Soooo sad…my church has now closed down again due to the rise in local COVID cases.  First time in all my (many) years that we have not been able to attend church and sing Christmas carols.  Our school system also shut down a week early for the holidays with kids going virtual.  I am so thankful we will soon have the vaccine.  I have thought and thought and read and read about it trying to decide if I want to take it.  Hubby and I agree that we will.  I heard on the news that 70% of us will have to take it in order to reach “herd immunity”.  I know many are afraid, but I got to thinking back when I was a child and the new polio vaccine came out.  Our parents were thrilled for us to get that vaccine, and so I’m going to look at the COVID vaccine in the same way.  (I absolutely HATE shots, so this is a biggie for me!)


Thankfully, we got to see two Cheer Competitions…wearing masks and mostly social distancing.  They haven’t won yet but they did great the second competition.  Only one mistake that cost them 15 points…those judges really judge VERY harshly!!!


She’s a DADDY’S GIRL for sure!


My last shopping got done this week…stocking stuffers.  And that’s my VERY FAVORITE part of Christmas shopping.  I found some great things at DOLLAR TREE this year.  Here are a few of the items I found there:


          SNUGGADO brand fuzzy socks (got myself a pair too; cute patterns and so soft

          SHOE ERASER…like “Magic Eraser” accept for shoes

          PURE SILK Shaving Cream (for us ladies)…great reviews

          LA GIRLS Lip Balm…comes in several colors in containers that look like macaroon cookies and with cute sayings on top

          Godiva chocolates

          Cute picture frame (for grandson & his girlfriend’s photo)

          Cute note pads

          Miniature screwdriver set (hubby has one and uses it to fix my jewelry)

          Emory boards…cute patterns

          Taco flavored sunflower seeds…son loves these seeds & this is a new flavor I hope he will like

          MOSSY OAK work socks…this is a great brand and for $1 (bargain)
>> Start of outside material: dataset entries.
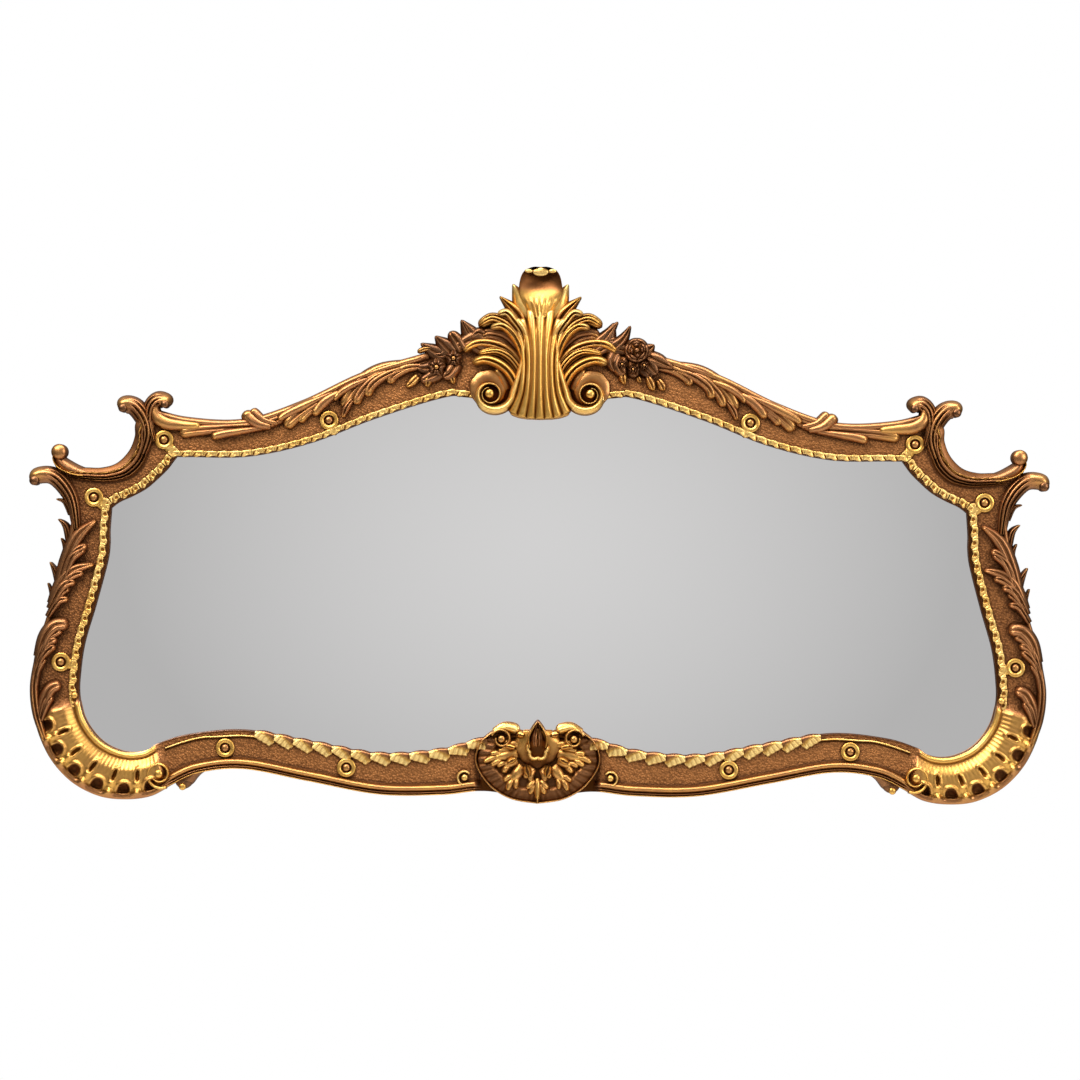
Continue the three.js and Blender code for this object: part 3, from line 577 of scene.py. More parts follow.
def curls(carving):
    """The scrolls that end the shell and the bottom rail, the drop beneath it, and the fillet on its edge
    with its painted shadow line.
    """
    leaf(carving, LEFT, DROP_SCROLL, 2, HORN_BACK, 0.22, flutes=0, curl=0.4)
    for knob, back, top, gilt in BALLS:
        ball(carving, LEFT, knob, back, top, gilt)
    # A dark band beneath the fillet is its painted shadow.
    below = [(out, up - FILLET_DROP, 0.9) for out, up, _ in EDGE_FILLET]
    band(carving, LEFT, EDGE_FILLET, 4, GROUND - 1, 0.84, steps=60)
    band(carving, LEFT, below, 1.2, GROUND - 1, 0.0, steps=60, dark=1.0)
    volute(carving, *RAIL_CURL, CURL_START, GROUND + 8, GROUND - 2, 0.85, 3.2)
    volute(carving, *SHELL_CURL, CURL_START, GROUND + 12, GROUND - 2, 0.75, 4.4)


# How finely a volute is made, a quarter turn and a row of its stem.
QUARTER_STEPS, STEM_STEPS = 14, 10


def volute(carving, centre, turns, start, top, back, gilt, eye, side=LEFT, stem=()):
    """A scroll: a half-round band that winds in to an eye. Each quarter turn has its radius and half width.

    Its first turn starts at an angle in degrees. A stem, if there is one, is drawn as a leaf's rows and runs
    into the band.
    """
    steps = QUARTER_STEPS * (len(turns) - 1)
    radius, half = smooth(turns, steps).T
    angle = np.radians(start + 90 * np.linspace(0, len(turns) - 1, steps + 1))
    run = np.stack([centre[0] - radius * np.cos(angle), centre[1] - radius * np.sin(angle), half], 1)
    if stem:
        run = np.vstack([smooth([*stem, run[0]], STEM_STEPS * len(stem))[:-1], run])
    band(carving, side, run, top - GROUND, back, gilt, steps=len(run) - 1, across=11)
    ball(carving, side, (*centre, eye), back, top + 1, gilt)


# The trunk of the crest as up, half width and rise in mm, then its ribs from the middle out.
TRUNK = [
    (121, 12, 8), (123, 23, 12), (128, 30, 15), (142, 25, 19), (158, 21, 22), (185, 19, 23),
    (208, 17.5, 21), (222, 13, 14),
]
TRUNK_RIBS = [
    [(0, 121, 4.6), (0, 145, 3.6), (0, 185, 3.4), (0, 212, 4.6), (0, 233.5, 4.6)],
    [(9, 121.5, 4.6), (6.5, 147, 3.4), (5.8, 185, 3.2), (7.8, 212, 4.2), (10.2, 232, 4)],
    [(18, 123, 4.6), (12.7, 148, 3.4), (11.3, 180, 3.2), (14.4, 205, 3.8), (18.8, 222, 3.2)],
    [(27, 127, 4.6), (19, 148, 3.6), (16.6, 172, 3.2), (18.4, 196, 3.2), (24, 214, 2.6)],
]
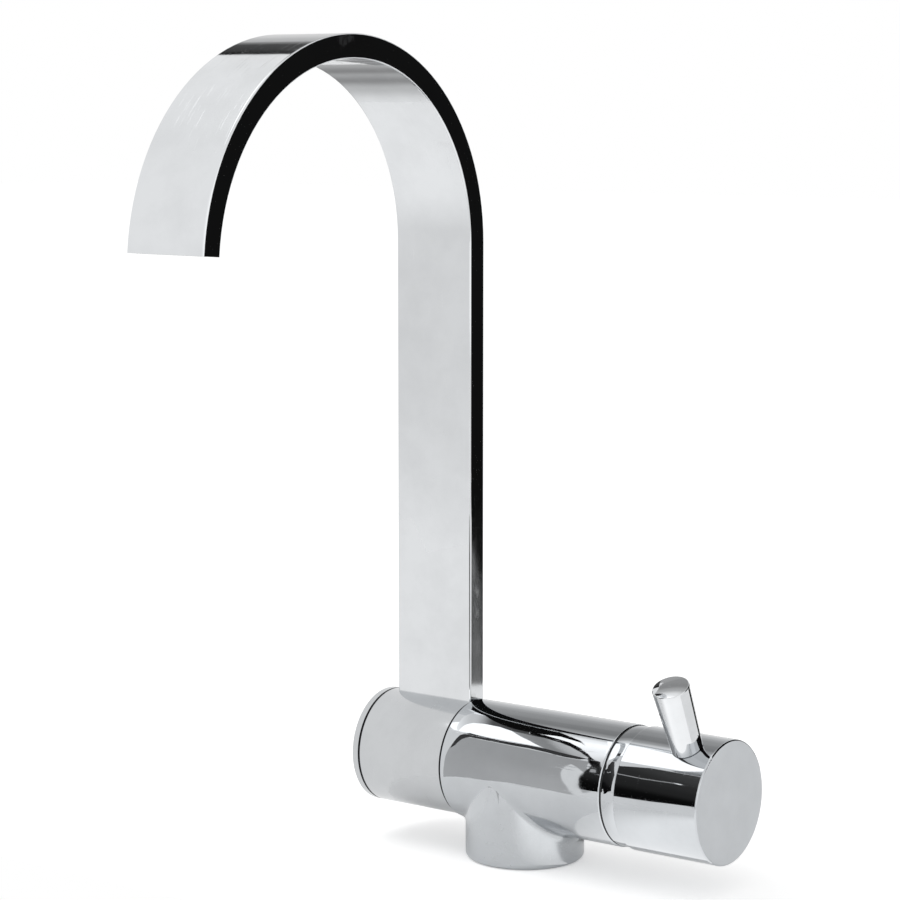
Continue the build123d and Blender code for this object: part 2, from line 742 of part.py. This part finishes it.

          Bath/Shower Exfoliating glove…different colors; saw same ones at Wal-Mart much more expensive

         E.L.F. makeup brushes...sold at Wal-Mart for more

            Christmas pattern travel mugs (plastic; tall kind with top; I got myself one with gnomes…I adore gnomes

The DOLLAR TREE Website has some great ideas for cute gift baskets!

 

Got some other things other places so their stockings will be overflowing this year.

 

And I do hope and pray that your CHRISTMAS will be overflowing with love, hope, joy, and peace.  And may ALL of us be Blessed with a much Happier and Safer NEW YEAR!